ARGUMENT FOR THE PROBABLE NUMBER OF THE MARTYRS CONTINUEDGIBBON'S REASONING REGARDING THE NUMBER OF THE MARTYRS ERRONEOUS BOSIO'S ESTIMATE OF THE NUMBER OF THE PRIMITIVE MARTYRS-GENEBRARDS ESTIMATE OF THE SAME-THE WRITER'S CON

CLUSION

From what has been stated in the foregoing chapter one can readily judge how it must have fared with the poor, unoffending Christians when all the power and weight of authority in the empire was directed towards their destruction. What leniency, what compassion, what favor were they likely to meet with from men whose whole existence and associations were colored and drenched with blood? How forcible, too, self interest, avarice and the desire of commending themselves to the favorable notice of Cæsar must have operated in the case of the prefects, consuls and lesser officers of the crown, to the detriment of the Christian faithful while at the same time the fear of being regarded as derelict in their duty must also have acted as a considerable stimulant in urging these agents of goverment to give effect to the instructions they received. To these may be added personal animosity, hatred, private revenge and that implacable detestation caused by conversion to the faith and the consequent abandonment of idolatory.

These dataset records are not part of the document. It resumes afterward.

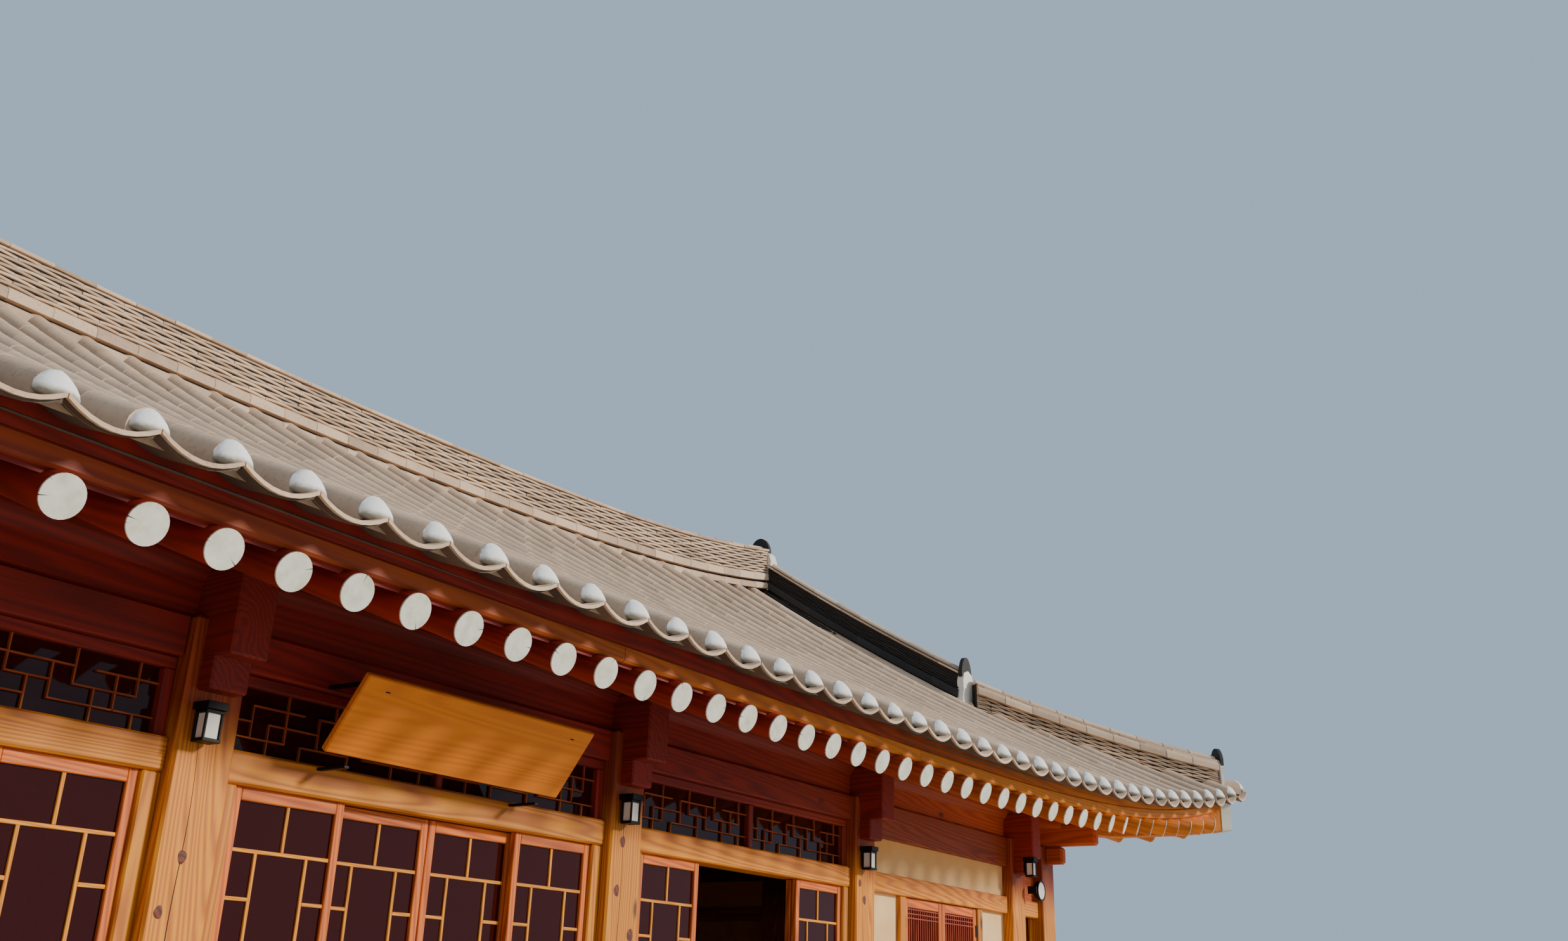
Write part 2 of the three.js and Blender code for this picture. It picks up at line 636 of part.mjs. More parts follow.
// Cross beam at a column pair: stepped block and beam head at each end, posts, collar and king post
const POST = 180;
const COLLAR_LOW = 3900;
const COLLAR_TOP = 4080;
function crossBeam(x, spare) {
  const half = BEAM_WIDTH / 2 + spare;
  const beam = box(x - half, x + half, -ROW_Y - BEAM_REACH - spare, ROW_Y + BEAM_REACH + spare,
    TIE_LOW - spare, BEAM_TOP + spare);
  const blocks = [-1, 1].map((side) => {
    const inner = side * (ROW_Y - BLOCK_REACH - spare);
    const outer = side * (ROW_Y + BLOCK_REACH + spare);
    return box(x - half, x + half, Math.min(inner, outer), Math.max(inner, outer), BLOCK_LOW - spare, TIE_LOW + 10);
  });
  return join([beam, ...blocks]);
}

// Upper part of a roof frame, standing on its cross beam
function upperFrame(x) {
  const half = POST / 2;
  const posts = [-1, 1].map((side) => {
    const y = side * (MID_PURLIN_Y - half);
    return box(x - half, x + half, y - half, y + half, BEAM_TOP - 20, COLLAR_LOW + 20);
  });
  const collar = box(x - half, x + half, -MID_PURLIN_Y - 50, MID_PURLIN_Y + 50, COLLAR_LOW, COLLAR_TOP);
  const king = box(x - half, x + half, -half, half, COLLAR_TOP - 20, KING_TOP);
  return join([...posts, collar, king]);
}

// Purlins inside the roof: one over each row of posts and one under the ridge
const INNER_PURLIN = 95;
const MID_PURLIN_Z = rafterLow(MID_PURLIN_Y + INNER_PURLIN * FLAT_HALF) - INNER_PURLIN * FLAT_TOP - GAP;
const RIDGE_PURLIN_Z = deckHeight(EAVE_Y - INNER_PURLIN * FLAT_HALF, 0) - INNER_PURLIN * FLAT_TOP - GAP;
const KING_TOP = RIDGE_PURLIN_Z;
const innerPurlin = (side, spare) => {
  const y = side * MID_PURLIN_Y;
  const z = side === 0 ? RIDGE_PURLIN_Z : MID_PURLIN_Z;
  const reach = side === 0 ? GABLE_X + 4 : FAN_X - 60;
  return bar([-reach, y, z], [reach, y, z], INNER_PURLIN + spare);
};
['front_mid_purlin', 'ridge_purlin', 'rear_mid_purlin'].forEach((name, i) => {
  place(name, innerPurlin(i - 1, 0), DARK_WOOD);
});
const roomForPurlins = join([-1, 0, 1].map((side) => innerPurlin(side, GAP)));
FRAME_X.forEach((x, i) => {
  const inner = Math.abs(x) < FAN_X;
  const frame = inner ? crossBeam(x, 0).add(upperFrame(x)) : crossBeam(x, 0);
  place(`cross_beam_${i + 1}`, largest(frame.subtract(roomForRing).subtract(roomForPurlins)), DARK_WOOD);
});
const roomForBeams = join(FRAME_X.map((x) => crossBeam(x, GAP)));

// Stone platform with the base stones of the columns
const PLATFORM_OUT = 750;
const BASE_HALF = 215;
const columnSpots = [
  ...FRAME_X, -CORNER_X, CORNER_X].flatMap((x) => [[x, -ROW_Y], [x, ROW_Y]]).concat([[-CORNER_X, 0], [CORNER_X, 0]]);
const baseStones = columnSpots.map(([x, y]) => (
  box(x - BASE_HALF, x + BASE_HALF, y - BASE_HALF, y + BASE_HALF, PLATFORM_TOP - 20, BASE_TOP)));
const platformX = CORNER_X + PLATFORM_OUT;
const platformY = ROW_Y + PLATFORM_OUT;
place('stone_platform', join([
  box(-platformX, platformX, -platformY, platformY, 0, PLATFORM_TOP), ...baseStones]), STONE);

// Timber floor inside the columns, its edge being the sill of the doors
const floorX = CORNER_X + RAIL_OUT;
const floorY = ROW_Y + RAIL_OUT;
const roomForBases = join(columnSpots.map(([x, y]) => (
  box(x - BASE_HALF - GAP, x + BASE_HALF + GAP, y - BASE_HALF - GAP, y + BASE_HALF + GAP, 0, BASE_TOP + 50))));
place('timber_floor', box(-floorX, floorX, -floorY, floorY, PLATFORM_TOP + GAP, FLOOR_TOP)
  .subtract(roomForBases), WOOD);

// Column standing on its base stone, forked at the top for the beam
const column = (x, y) => box(x - HALF_COLUMN, x + HALF_COLUMN, y - HALF_COLUMN, y + HALF_COLUMN,
  BASE_TOP + GAP, TIE_TOP);

// Lantern on the face of a front column, close under the block
function lantern(x) {
  const face = -ROW_Y - HALF_COLUMN;
  const half = LANTERN / 2;
  const body = box(x - half, x + half, face - LANTERN - 15, face - 15, LANTERN_LOW, LANTERN_TOP - 30);
  const cap = box(x - half - 12, x + half + 12, face - LANTERN - 27, face + 1, LANTERN_TOP - 32, LANTERN_TOP);
  const back = box(x - half + 20, x + half - 20, face - 20, face + 1, LANTERN_LOW + 20, LANTERN_TOP - 30);
  return join([body, cap, back]);
}
const frontColumns = FRAME_X.slice(1, 5);
frontColumns.forEach((x, i) => {
  place(`front_column_${i + 1}`, column(x, -ROW_Y).add(lantern(x)).subtract(roomForBeams), WOOD);
});

// Rail and panel in the wall line. Walls are drawn as a front wall at y = 0 with outside at -y.
const rail = (x0, x1, z0, z1) => box(x0, x1, -RAIL_OUT, RAIL_IN, z0, z1);
const WALL_LOW = FLOOR_TOP + GAP;

// Plaster between rails, with window openings at the given places
const WINDOW_HALF = 700;
const WINDOW_POST = 100;
function plasterWall(x0, x1, windows) {
  const plaster = box(x0, x1, -PLASTER_HALF, PLASTER_HALF, WALL_LOW, TIE_TOP);
  const rails = [[WALL_LOW, SILL_TOP], [WAIST_LOW, WAIST_TOP], [HEAD_LOW, HEAD_TOP], [TIE_LOW, TIE_TOP]]
    .map(([low, high]) => rail(x0, x1, low, high));
  const outer = WINDOW_HALF + WINDOW_POST;
  const posts = windows.map((x) => rail(x - outer, x + outer, WAIST_TOP, HEAD_LOW));
  const holes = windows.map((x) => box(x - WINDOW_HALF, x + WINDOW_HALF, -200, 200, WAIST_TOP, HEAD_LOW));
  const wall = join([plaster, ...rails, ...posts]);
  return holes.reduce((sum, hole) => sum.subtract(hole), wall);
}

// Pair of closed shutters in a window opening
function shutters(middle) {
  const half = WINDOW_HALF - GAP;
  return box(middle - half, middle + half, -70, -25, WAIST_TOP + GAP, HEAD_LOW - GAP);
}

// Narrow bay between the last frame and the corner column, closed with dark glass
function narrowBay(x0, x1) {
  const glass = box(x0, x1, -GLASS_HALF, GLASS_HALF, WALL_LOW, TIE_TOP);
  return join([
    glass, rail(x0, x1, WALL_LOW, SILL_TOP), rail(x0, x1, HEAD_LOW, HEAD_TOP), rail(x0, x1, TIE_LOW, TIE_TOP),
    box(x0, x1, -PLASTER_HALF, PLASTER_HALF, HEAD_TOP, TIE_LOW),
  ]);
}

// Window bays of the front
const toFront = (body) => body.translate([0, -ROW_Y, 0]);
const bayEdges = (i) => [FRAME_X[i] + HALF_COLUMN + GAP, FRAME_X[i + 1] - HALF_COLUMN - GAP];
[['left', 0], ['right', 4]].forEach(([side, i]) => {
  const middle = (FRAME_X[i] + FRAME_X[i + 1]) / 2;
  place(`${side}_window_bay`, toFront(plasterWall(...bayEdges(i), [middle])), PLASTER);
  place(`${side}_window_shutters`, toFront(shutters(middle)), WOOD);
});

// Narrow end bays with both of their columns
function endBay() {
  const glazed = toFront(narrowBay(FRAME_X[5] + HALF_COLUMN - 5, CORNER_X - HALF_COLUMN + 5));
  const last = column(FRAME_X[5], -ROW_Y).add(lantern(FRAME_X[5]));
  return join([last, glazed, column(CORNER_X, -ROW_Y)]).subtract(roomForBeams);
}
const rightEnd = endBay();
place('right_end_bay', rightEnd, WOOD);
place('left_end_bay', rightEnd.mirror([1, 0, 0]), WOOD);

// Rear wall: all its columns and plaster, with a shuttered window in every other bay
const REAR_WINDOWS = [-2 * BAY, 0, 2 * BAY];
function rearWall() {
  const wall = plasterWall(-CORNER_X, CORNER_X, REAR_WINDOWS);
  const leaves = REAR_WINDOWS.map((x) => box(x - WINDOW_HALF, x + WINDOW_HALF, -70, -25, WAIST_TOP, HEAD_LOW));
  const columns = [...FRAME_X, -CORNER_X, CORNER_X].map((x) => column(x, 0));
  return join([wall, ...leaves, ...columns]);
}
place('rear_wall', halfTurn(rearWall()).translate([0, ROW_Y, 0]).subtract(roomForBeams), PLASTER);

// Side wall: two plain bays and their middle column between the corner columns
const SIDE_NEAR = ROW_Y - HALF_COLUMN - GAP;
const rightWall = plasterWall(-SIDE_NEAR, SIDE_NEAR, []).add(column(0, 0)).rotate([0, 0, 90])
  .translate([CORNER_X, 0, 0]);
place('right_wall', rightWall, PLASTER);
place('left_wall', halfTurn(rightWall), PLASTER);

// Head of a door bay: door head, fretwork light above it and tie beam
function doorHead(x0, x1) {
  const middle = (x0 + x1) / 2;
  const light = box(x0, x1, -30, -10, HEAD_TOP - 5, TIE_LOW + 5);
  const frame = [[x0, x0 + TRANSOM_FRAME], [middle - 25, middle + 25], [x1 - TRANSOM_FRAME, x1]];
  const posts = frame.map(([a, b]) => box(a, b, -60, 20, HEAD_TOP - 5, TIE_LOW + 5));
  const top = box(x0, x1, -60, 20, TIE_LOW - TRANSOM_FRAME, TIE_LOW + 5);
  return join([rail(x0, x1, HEAD_LOW, HEAD_TOP), light, ...posts, top, rail(x0, x1, TIE_LOW, TIE_TOP)]);
}

// Glazed leaf between two heights, its outer face at a given distance out from the wall line
function leaf(x0, x1, out, z0, z1) {
  const whole = box(x0, x1, -out, -out + LEAF_THICK, z0, z1);
  const hole = box(x0 + STILE, x1 - STILE, -out - 10, -out + LEAF_THICK + 10, z0 + 2 * STILE, z1 - STILE);
  const middle = -out + LEAF_THICK / 2;
  const glass = box(x0 + 5, x1 - 5, middle - GLASS_HALF, middle + GLASS_HALF, z0 + 5, z1 - 5);
  return whole.subtract(hole).add(glass);
}

// Jamb with the fixed leaf beside it. Side is -1 at the left of the doorway and 1 at its right.
function fixedSide(x0, x1, side) {
  const edge = side < 0 ? x0 : x1;
  const inner = edge - side * JAMB;
  const far = inner - side * LEAF_WIDTH;
  const z0 = WALL_LOW;
  const z1 = HEAD_LOW - GAP;
  const jamb = box(Math.min(edge, inner), Math.max(edge, inner), -RAIL_OUT + 10, RAIL_IN, z0, z1);
  return jamb.add(leaf(Math.min(inner + side * 5, far), Math.max(inner + side * 5, far), OUTER_LEAF_OUT, z0, z1));
}

// Sliding leaf on one side of a doorway, shut or slid open behind its fixed leaf
function slidingLeaf(middle, side, open) {
  const shift = middle + side * (MEETING_HALF + (open ? SLIDE : 0));
  const far = shift + side * LEAF_WIDTH;
  return leaf(Math.min(shift, far), Math.max(shift, far), INNER_LEAF_OUT, FLOOR_TOP + GAP, HEAD_LOW - LEAF_CLEAR);
}

// The two door bays
[['entrance', 2, false], ['doorway', 3, true]].forEach(([name, i, open]) => {
  const [x0, x1] = bayEdges(i);
  const middle = (x0 + x1) / 2;
  place(`${name}_head`, toFront(doorHead(x0, x1)), WOOD);
  place(`${name}_fixed_left`, toFront(fixedSide(x0, x1, -1)), WOOD);
  place(`${name}_fixed_right`, toFront(fixedSide(x0, x1, 1)), WOOD);
  place(`${name}_leaf_left`, toFront(slidingLeaf(middle, -1, open)), WOOD);
  place(`${name}_leaf_right`, toFront(slidingLeaf(middle, 1, open)), WOOD);
});

// Glazed bay left of the entrance, with its leaves shut
function glazedBay(x0, x1) {
  const middle = (x0 + x1) / 2;
  const leaves = [-1, 1].map((side) => {
    const far = middle + side * (LEAF_WIDTH + 1);
    const z0 = FLOOR_TOP + GAP;
    return leaf(Math.min(middle - side, far), Math.max(middle - side, far), OUTER_LEAF_OUT - LEAF_THICK + 5, z0,
      HEAD_LOW + 5);
  });
  return join([doorHead(x0, x1), fixedSide(x0, x1, -1), fixedSide(x0, x1, 1), ...leaves,
    rail(x0, x1, HEAD_LOW - 4, HEAD_TOP)]);
}
place('glazed_bay', toFront(glazedBay(...bayEdges(1))), WOOD);

// Bare name board, hung from the tie beam over the entrance and leaning forward
const BOARD_WIDTH = 1640;
const BOARD_HEIGHT = 420;
const BOARD_THICK = 40;
const BOARD_LEAN = 36;
const BOARD_FOOT = [-160, -3300, 2644];
function nameBoard() {
  const sheet = box(-BOARD_WIDTH / 2, BOARD_WIDTH / 2, 0, BOARD_THICK, 0, BOARD_HEIGHT).rotate([BOARD_LEAN, 0, 0])
    .translate(BOARD_FOOT);
  const face = -ROW_Y - RAIL_OUT - GAP;
  const irons = [-1, 1].flatMap((side) => {
    const x = BOARD_FOOT[0] + side * (BOARD_WIDTH / 2 - 150);
    return [
      box(x - 20, x + 20, BOARD_FOOT[1] - 200, face, TIE_LOW + 5, TIE_LOW + 30),
      box(x - 20, x + 20, BOARD_FOOT[1] - 215, BOARD_FOOT[1] - 180, TIE_LOW - 50, TIE_LOW + 30),
      box(x - 20, x + 20, BOARD_FOOT[1] + 5, face, HEAD_TOP - 30, HEAD_TOP + 50),
    ];
  });
  return join([sheet, ...irons]);
}
place('name_board', nameBoard(), WOOD);

export default house;
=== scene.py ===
import bpy
import numpy as np
from mathutils import Matrix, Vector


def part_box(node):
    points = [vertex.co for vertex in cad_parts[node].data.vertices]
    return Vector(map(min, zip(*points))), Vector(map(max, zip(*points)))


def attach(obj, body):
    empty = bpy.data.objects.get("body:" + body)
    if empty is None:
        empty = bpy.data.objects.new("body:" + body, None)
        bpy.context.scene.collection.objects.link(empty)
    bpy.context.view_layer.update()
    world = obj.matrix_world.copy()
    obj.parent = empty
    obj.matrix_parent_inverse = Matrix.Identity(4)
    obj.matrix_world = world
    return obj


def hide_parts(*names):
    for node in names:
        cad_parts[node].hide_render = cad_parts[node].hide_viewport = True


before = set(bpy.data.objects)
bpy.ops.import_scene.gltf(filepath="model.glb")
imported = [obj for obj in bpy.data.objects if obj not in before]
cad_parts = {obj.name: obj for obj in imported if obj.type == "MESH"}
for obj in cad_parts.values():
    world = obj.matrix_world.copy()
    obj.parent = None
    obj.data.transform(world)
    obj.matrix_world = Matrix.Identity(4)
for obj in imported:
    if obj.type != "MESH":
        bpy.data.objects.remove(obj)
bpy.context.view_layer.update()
draw = np.random.default_rng(11)
print("frame loaded:", len(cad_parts), "nodes")

upright = np.array([0, 0, 1.0])


def unit(vectors):
    # each vector divided by its own length
    return vectors / np.linalg.norm(vectors, axis=-1, keepdims=True)


def circle(count):
    return np.linspace(0, 2 * np.pi, count, endpoint=False)


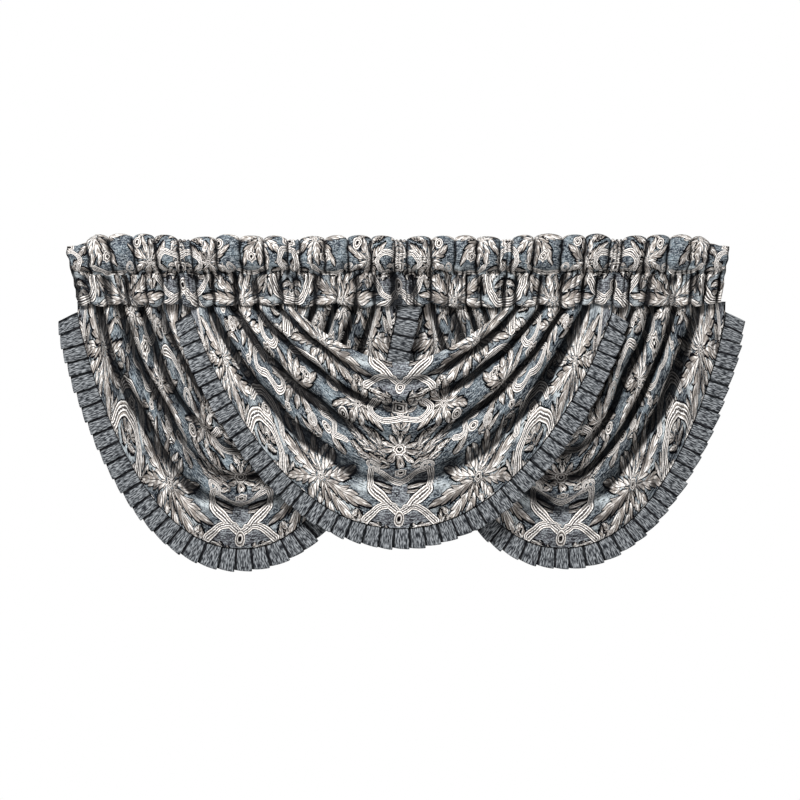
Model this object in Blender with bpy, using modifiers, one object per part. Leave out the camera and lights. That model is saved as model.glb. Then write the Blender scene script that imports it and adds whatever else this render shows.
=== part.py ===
"""A waterfall valance: a gathered rod-pocket header, three overlapping draped swags, and a pleated ruffle on
each swag's curved hem.

Metres, +Z up, +X to the right as a viewer sees it, and the viewer stands on the -Y side. The origin is the
middle of the header's top edge, above the rod's axis.

Every piece is one sheet of cloth: a grid whose vertices are laid along the folds, given its thickness by
Solidify. "Forward" is the distance towards the viewer from the plane where the side swags hang, which is
behind the rod's axis.
"""

import math
from typing import NamedTuple

import bmesh
import bpy
import numpy as np

# Driving sizes
CLOTH = 0.002
ROD_FORWARD = 0.018
SEAM_Z = -0.127
SEAM_CLEARANCE = 0.0012
HEM_CLEARANCE = 0.0008
SEAM_NARROWING = 0.035
RUFFLE_PITCH = 0.026
RUFFLE_INNER_STEP = 0.0012
RUFFLE_OUTER_STEP = 0.0030
RUFFLE_LEAN = 0.004
RUFFLE_START_Z = -0.012
PLEAT_FACE = 0.84

# Grid density
SWAG_COLUMNS = 14
STEPS_BETWEEN_LINES = 2
CURVE_SAMPLES = 241

# The share of the way from the swag's middle to its gathered end where the folds are deepest
DEEPEST = 0.70

# Between two fold lines, cloth stays level as far as a ridge's shoulder, reaches the valley at the ridge's
# foot, and is up on the next ridge at the valley's far side
RIDGE_SHOULDER = 0.25
RIDGE_FOOT = 0.95
VALLEY_FAR_SIDE = 0.90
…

By keeping these considerations before the mind the reader will be enabled to form a fair conjectural opinion regarding the slaughter that must have ensued on the publication of the

edicts of Diocletian. The situation at the moment was somewhat if not actually this. Scattered through the entire empire enjoying a perfect repose, and wholly unapprehensive of any sudden outburst of danger were thirty or more millions of Christians intermingling with quadruple the number of pagan inhabitants, To this is to be added the emperor's firm determination of wholly abolishing the Christian religion. "The resentment or fears" says Gibbon, "of Diocletian at length transported him beyond the bounds of moderation which he had hitherto preserved, and he declared in a series of cruel edicts his intention of abolishing the Christian name." To understand the full force of the foregoing and especially that part of the historian's assertion. regarding the emperor's resolve of abolishing the Christian religion, we must keep in view the power with which he was then vested both in his civil and military capacity, but especially in the latter. The Roman army at that time numbered considerably over a million men distributed throughout the empire so as to be able to execute with impunity at any moment their imperial master's command. Supporting these was a pagan population of quadruple the number of the Christians in every locality. What then we ask was there to prevent the Christians from falling victims to the fury of their enemies? Was it inability on the part of the pagans to destroy them? Was it lack of power? No; for we have seen that in numbers the former vastly exceeded the latter, while the army alone at the command of the emperor was more than sufficient for any purpose of that nature. Was it a hesitancy and unwillingness on the part of the emperor to push matters to extremes? By no means; for according to the testimony just quoted he had resolved to abolish and obliterate the very name of Christianity. Was the safety of the Christians, in fine, to be attributed to the humanity of the multitude and their horror

of shedding the blood of their fellow-men? To this we have already sufficiently responded when we instanced the inhuman characteristics of the times and the delight that society then took in shedding the blood of its members. Added to this is also to be taken into account the alarmingly excited condition of the country at large consequent on the alleged attempt on the life of the emperor, and the burning of his palace by the Christians. In fine, neither the will nor the power was wanting on the part of the authorities to effect the destruction of an alarmingly great number of the Christian community. The emperor's published proclamation avowing his unalterable determination of wholly abolishing the Christian religion is a sufficient evidence of the one, while the military power then under his command, backed up and supported by the entire pagan community, is an undeniable proof of the other. There was not wanting then the will nor the means. Taking all these considerations, then, into account what is there unreasonable in affirming that the sword of persecution reached the one tenth of the entire Christian population? Is not this a very moderate computation, and yet limiting the number of victims to this we would still arrive at the very considerable figure of 3,000,000 who died for the faith in this persecution alone; for, as we have shown, the Christian population of the time must have been in the region of thirty or more millions.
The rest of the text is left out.